The PIL named the municipal commissioner, Raheja Builders Group, the superintendent engineer of PMC’s water supply and drainage department and others as respondents in the case. In their petition, residents have claimed that although they are paying water tax of Rs 12 lakh every year, PMC is denying them their basic right. On July 19 this year, the HC had directed Raheja Builders to look into the matter and take appropriate steps.
However, residents are now alleging that the builder is still supplying contaminated water, mixing it with PMC-provided potable water. They also furnished a laboratory analysis of the water, which stated that it is not fit for drinking.
Prakash Walde, a petitioner and resident, said, “I have purchased a water filter twice in one month. When the first purifier broke down, the company changed it during the guarantee period. When I insisted that the machine be changed again, the sales manager inspected the machine and told us that the water quality is very bad and no purifier will sustain in such water.”
A resident of Dahlia Society in Raheja Gardens, Mohammed Sayeed Merchant, said, “Water supplied by the builder is not potable. I buy mineral water for daily consumption as I have small children. It’s very expensive to buy water everyday.”
A J Mistry, secretary of Lily Society, said, “The water provided by the builder is so filthy that water purifiers break down. The builder’s new system to chlorinate it is also not appropriate. It is our basic right to get clean drinking water. We are the highest taxpayers here and are paying water tax too.”
The petition stated the PMC has not been supplying water though it is its responsibility as per the Bombay Provincial Municipal Corporations Act, and that Raheja Builders hid the fact about the development agreement at the time of handing over possession.
The PIL further stated, “The source of water is by an underground stream, which has seepage from a nearby sewage canal. It is an open canal where dogs, cats, pigs urinate. Solid waste including sanitary napkins, animal carcasses are dumped in it. The same water is alleged to be ‘treated’ and supplied to the residents of Raheja Gardens Complex.”
Advocate for the petitioners, Shirin Merchant, also a resident, said, “We have prayed that the court be pleased to issue a Writ of Mandamus under Article 226 of the Constitution of India, 1950, directing the respondent PMC and Raheja Builders to immediately start supplying adequate potable and pure drinking water to all the residents of the said Raheja Gardens Complex.”
The PIL prayed to direct the PMC to permanently refrain itself from sanctioning building plans based on undertakings given by builders and developers that they shall supply water to flat buyers.
It urged to direct that the civic body make it mandatory for such builders to annexe a copy of such undertakings to the flat booking agreements, to ensure that flat buyers are informed about such an undertaking. The builder should regularly issue public notices in this regard in leading local newspapers, as well publish the names of such constructions on its websites permanently to be viewed by prospective flat purchasers.
The PIL urged that the PMC should refund the water tax that it has been collecting from the residents of Raheja Gardens Complex since its inception, showing the amounts received from each tenement.

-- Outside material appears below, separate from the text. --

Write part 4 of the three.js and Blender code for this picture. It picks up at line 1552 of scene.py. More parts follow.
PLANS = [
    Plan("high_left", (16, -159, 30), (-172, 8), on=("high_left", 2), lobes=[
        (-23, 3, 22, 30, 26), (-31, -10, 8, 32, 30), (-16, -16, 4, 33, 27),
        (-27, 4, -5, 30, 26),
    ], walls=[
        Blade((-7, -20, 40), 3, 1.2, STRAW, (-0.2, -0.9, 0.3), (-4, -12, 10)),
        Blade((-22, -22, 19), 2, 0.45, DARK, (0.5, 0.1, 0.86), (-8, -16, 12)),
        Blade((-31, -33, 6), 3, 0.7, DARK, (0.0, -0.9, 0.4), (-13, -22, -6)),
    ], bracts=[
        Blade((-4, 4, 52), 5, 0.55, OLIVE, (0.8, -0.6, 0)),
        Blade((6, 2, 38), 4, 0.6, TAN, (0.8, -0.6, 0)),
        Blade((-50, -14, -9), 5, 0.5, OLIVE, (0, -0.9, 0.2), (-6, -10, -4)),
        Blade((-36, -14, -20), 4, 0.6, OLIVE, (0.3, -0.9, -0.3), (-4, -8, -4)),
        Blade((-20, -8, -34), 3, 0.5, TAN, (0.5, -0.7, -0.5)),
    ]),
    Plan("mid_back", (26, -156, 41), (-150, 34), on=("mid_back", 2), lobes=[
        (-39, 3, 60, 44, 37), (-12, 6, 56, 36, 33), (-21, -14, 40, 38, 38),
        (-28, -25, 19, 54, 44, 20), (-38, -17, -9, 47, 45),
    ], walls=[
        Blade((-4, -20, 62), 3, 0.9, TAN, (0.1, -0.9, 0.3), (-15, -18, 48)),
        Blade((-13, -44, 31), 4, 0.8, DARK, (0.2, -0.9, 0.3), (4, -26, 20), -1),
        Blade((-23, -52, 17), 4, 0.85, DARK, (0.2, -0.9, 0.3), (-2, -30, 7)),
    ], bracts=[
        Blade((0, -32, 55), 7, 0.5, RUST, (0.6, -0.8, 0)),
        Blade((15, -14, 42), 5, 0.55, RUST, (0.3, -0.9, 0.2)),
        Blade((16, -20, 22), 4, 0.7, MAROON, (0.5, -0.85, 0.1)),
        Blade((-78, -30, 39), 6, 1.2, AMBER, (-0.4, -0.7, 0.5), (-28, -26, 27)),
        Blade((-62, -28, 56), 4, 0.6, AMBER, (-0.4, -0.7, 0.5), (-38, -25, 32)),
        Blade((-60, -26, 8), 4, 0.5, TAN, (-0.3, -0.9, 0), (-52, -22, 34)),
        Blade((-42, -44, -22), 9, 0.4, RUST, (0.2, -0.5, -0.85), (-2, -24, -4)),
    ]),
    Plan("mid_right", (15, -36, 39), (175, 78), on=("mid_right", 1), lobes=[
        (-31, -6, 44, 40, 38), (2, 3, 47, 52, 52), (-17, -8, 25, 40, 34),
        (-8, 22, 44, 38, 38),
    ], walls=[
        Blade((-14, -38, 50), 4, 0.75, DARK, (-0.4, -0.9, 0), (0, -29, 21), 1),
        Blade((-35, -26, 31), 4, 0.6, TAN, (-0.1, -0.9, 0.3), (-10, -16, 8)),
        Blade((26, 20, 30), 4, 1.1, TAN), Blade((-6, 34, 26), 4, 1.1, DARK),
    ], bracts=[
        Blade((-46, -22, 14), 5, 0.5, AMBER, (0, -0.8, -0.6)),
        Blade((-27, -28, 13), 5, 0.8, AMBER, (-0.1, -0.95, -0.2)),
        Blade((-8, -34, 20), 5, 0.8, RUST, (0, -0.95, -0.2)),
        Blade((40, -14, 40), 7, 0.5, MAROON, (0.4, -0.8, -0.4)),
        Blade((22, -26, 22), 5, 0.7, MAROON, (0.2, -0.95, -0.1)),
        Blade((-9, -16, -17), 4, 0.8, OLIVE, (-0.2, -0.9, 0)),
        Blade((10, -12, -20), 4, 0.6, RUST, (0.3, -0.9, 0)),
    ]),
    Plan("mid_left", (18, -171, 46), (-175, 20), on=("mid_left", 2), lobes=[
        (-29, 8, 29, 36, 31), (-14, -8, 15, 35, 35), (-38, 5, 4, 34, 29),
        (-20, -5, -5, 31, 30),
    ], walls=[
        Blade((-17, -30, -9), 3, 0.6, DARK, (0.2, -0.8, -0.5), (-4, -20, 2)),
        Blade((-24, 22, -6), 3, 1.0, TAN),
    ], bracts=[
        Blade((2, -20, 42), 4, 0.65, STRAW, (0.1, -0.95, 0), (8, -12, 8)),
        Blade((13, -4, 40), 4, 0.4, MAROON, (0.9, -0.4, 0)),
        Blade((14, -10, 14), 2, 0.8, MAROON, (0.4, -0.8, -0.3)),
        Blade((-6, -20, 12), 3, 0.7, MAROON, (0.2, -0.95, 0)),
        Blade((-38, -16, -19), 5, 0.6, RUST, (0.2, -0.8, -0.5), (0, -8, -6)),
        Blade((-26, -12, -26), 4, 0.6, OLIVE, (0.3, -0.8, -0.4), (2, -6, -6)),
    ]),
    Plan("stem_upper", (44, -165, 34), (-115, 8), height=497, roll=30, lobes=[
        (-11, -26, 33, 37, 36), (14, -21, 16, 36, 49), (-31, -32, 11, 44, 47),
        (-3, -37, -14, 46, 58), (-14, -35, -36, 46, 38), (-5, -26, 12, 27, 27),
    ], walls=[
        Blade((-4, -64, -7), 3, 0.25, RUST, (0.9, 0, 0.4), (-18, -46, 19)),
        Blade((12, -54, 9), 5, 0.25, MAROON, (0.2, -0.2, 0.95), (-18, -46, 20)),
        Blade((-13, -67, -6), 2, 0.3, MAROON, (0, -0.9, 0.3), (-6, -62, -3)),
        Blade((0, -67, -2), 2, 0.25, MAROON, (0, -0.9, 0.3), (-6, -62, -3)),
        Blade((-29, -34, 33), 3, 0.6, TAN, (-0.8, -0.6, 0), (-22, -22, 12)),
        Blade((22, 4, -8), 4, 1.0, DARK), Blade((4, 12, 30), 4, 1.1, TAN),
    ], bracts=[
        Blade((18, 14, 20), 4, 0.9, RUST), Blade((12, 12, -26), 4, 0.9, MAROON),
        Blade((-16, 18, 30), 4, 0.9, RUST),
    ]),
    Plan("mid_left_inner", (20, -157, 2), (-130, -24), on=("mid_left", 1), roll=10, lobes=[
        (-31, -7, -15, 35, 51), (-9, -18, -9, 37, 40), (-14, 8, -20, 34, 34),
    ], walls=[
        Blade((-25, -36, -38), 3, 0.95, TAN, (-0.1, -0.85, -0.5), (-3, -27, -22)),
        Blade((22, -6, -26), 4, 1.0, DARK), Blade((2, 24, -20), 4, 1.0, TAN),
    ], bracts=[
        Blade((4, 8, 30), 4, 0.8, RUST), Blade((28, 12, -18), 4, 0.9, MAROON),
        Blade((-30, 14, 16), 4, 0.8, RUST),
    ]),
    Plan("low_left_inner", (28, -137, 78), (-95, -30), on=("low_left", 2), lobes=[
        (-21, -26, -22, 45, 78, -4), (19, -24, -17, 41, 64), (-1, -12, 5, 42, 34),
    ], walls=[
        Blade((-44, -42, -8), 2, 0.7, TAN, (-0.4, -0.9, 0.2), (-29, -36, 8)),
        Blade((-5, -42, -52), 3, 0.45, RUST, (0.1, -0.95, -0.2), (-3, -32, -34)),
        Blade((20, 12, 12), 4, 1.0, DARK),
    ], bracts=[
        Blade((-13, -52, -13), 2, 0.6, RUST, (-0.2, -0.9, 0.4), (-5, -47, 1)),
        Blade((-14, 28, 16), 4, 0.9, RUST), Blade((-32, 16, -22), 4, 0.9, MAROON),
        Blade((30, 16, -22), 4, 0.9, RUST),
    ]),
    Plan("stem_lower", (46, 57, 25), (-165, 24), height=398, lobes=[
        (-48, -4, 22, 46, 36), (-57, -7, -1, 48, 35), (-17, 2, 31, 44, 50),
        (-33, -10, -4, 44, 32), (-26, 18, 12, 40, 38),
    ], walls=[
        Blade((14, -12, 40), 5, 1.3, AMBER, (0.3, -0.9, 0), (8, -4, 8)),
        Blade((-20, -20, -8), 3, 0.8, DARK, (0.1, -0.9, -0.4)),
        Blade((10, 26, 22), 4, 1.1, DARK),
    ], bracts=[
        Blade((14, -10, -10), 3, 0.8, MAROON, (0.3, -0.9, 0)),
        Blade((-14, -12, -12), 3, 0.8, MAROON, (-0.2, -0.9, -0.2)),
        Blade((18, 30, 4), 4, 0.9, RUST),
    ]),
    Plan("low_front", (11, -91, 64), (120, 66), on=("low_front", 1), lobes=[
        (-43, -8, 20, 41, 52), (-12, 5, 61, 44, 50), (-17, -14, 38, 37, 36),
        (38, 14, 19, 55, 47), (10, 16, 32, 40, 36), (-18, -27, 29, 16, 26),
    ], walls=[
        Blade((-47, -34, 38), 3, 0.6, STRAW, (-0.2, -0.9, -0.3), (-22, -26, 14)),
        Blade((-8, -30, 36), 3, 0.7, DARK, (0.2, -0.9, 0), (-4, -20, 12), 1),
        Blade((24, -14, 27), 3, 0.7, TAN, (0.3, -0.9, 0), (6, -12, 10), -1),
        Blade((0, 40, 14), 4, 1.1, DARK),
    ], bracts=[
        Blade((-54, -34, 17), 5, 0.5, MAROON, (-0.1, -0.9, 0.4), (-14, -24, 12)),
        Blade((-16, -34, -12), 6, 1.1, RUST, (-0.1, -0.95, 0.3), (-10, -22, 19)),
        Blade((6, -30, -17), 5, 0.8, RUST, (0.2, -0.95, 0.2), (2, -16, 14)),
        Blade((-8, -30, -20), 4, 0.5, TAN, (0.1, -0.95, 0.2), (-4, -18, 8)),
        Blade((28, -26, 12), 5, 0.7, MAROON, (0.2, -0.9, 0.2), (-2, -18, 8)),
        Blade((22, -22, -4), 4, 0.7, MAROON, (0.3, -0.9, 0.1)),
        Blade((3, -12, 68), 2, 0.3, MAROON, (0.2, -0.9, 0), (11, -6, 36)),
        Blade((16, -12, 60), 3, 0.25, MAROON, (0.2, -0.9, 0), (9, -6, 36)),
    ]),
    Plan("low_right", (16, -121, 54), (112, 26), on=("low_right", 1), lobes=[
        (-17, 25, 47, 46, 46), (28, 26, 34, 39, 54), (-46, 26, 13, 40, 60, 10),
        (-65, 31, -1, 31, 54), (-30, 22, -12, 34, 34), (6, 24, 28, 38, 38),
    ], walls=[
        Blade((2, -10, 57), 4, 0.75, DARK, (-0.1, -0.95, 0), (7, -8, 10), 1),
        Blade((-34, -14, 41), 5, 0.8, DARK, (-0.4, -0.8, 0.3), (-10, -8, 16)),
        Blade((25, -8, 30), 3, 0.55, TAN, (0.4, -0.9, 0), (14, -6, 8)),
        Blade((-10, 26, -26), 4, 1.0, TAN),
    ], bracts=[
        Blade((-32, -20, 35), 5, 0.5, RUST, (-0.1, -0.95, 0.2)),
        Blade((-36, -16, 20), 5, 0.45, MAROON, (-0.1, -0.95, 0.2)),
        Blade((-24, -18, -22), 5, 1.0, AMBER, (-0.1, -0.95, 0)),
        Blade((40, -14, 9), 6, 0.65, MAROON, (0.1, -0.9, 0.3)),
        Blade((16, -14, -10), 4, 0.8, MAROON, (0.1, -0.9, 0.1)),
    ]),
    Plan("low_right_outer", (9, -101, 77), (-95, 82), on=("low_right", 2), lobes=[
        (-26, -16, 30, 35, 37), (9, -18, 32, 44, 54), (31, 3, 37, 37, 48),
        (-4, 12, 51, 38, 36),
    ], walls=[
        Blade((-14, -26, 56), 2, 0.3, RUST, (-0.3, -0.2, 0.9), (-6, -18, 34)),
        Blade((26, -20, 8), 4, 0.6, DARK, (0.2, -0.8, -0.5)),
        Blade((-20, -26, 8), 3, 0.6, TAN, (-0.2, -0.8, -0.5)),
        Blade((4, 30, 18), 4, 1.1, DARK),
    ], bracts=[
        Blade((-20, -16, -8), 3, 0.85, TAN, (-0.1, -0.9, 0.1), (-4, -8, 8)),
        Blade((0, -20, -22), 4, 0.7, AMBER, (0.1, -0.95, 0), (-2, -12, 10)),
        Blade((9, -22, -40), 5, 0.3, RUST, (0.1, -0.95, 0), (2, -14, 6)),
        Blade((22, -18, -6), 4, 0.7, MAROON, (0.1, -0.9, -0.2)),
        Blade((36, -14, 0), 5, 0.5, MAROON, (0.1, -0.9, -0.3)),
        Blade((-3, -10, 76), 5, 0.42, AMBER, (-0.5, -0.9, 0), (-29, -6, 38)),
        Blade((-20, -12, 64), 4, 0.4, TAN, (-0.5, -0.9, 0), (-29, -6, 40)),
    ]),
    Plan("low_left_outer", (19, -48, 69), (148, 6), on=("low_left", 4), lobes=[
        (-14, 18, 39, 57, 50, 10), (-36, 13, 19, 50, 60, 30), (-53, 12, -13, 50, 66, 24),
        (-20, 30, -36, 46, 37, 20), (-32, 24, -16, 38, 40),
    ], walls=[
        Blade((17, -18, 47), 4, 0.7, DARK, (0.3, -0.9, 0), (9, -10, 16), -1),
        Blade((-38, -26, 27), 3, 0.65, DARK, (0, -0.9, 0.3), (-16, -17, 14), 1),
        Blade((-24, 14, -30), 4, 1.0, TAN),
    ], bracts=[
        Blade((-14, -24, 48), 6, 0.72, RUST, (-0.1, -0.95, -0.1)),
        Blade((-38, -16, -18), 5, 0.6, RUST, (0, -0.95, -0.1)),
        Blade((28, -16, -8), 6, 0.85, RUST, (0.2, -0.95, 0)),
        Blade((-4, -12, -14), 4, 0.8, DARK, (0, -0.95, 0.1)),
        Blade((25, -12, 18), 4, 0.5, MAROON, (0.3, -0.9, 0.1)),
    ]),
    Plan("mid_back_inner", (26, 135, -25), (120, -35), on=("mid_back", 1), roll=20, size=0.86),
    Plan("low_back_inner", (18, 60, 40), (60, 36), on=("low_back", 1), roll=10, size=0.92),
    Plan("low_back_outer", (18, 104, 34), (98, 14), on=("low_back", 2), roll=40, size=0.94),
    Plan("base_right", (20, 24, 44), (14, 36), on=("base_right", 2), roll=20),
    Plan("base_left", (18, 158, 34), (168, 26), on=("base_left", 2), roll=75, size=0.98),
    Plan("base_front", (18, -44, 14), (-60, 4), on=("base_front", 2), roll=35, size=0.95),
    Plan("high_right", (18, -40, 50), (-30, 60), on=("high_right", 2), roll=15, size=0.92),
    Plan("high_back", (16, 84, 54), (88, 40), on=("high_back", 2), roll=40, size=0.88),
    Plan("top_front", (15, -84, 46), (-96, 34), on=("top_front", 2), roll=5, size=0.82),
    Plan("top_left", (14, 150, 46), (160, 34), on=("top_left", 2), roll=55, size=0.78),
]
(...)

A Peerzada, project manager with Raheja Builders, Pune and Sanjay Shinolikar, general manager, said they cannot comment on this issue as the matter is sub-judice. “The court will decide the further course of action. We have been providing clean water right from the first day,” Peerzada said.
Salunke added, “We’re yet to receive a copy of the HC order. We’ll submit to the court that we are ready to supply potable water after the existing water supply network is adequately expanded. As per the undertakings, till date the responsibility of water supply is with the builder.”
Advocate Aroona Nafday, convenor, Pune Forum for Flat Owners (PUFO), said, “There is no provision in any Act or in the DC rules that water cannot be supplied to residents. It is mandatory that the PMC supply water, as it is a basic right. We’re hopeful the decision will be in favour of the concerned residents. Sanctioning of building projects should not be given if there is a water crisis. The concerned builder and PMC engineer should be slapped with criminal cases, as this is cheating.”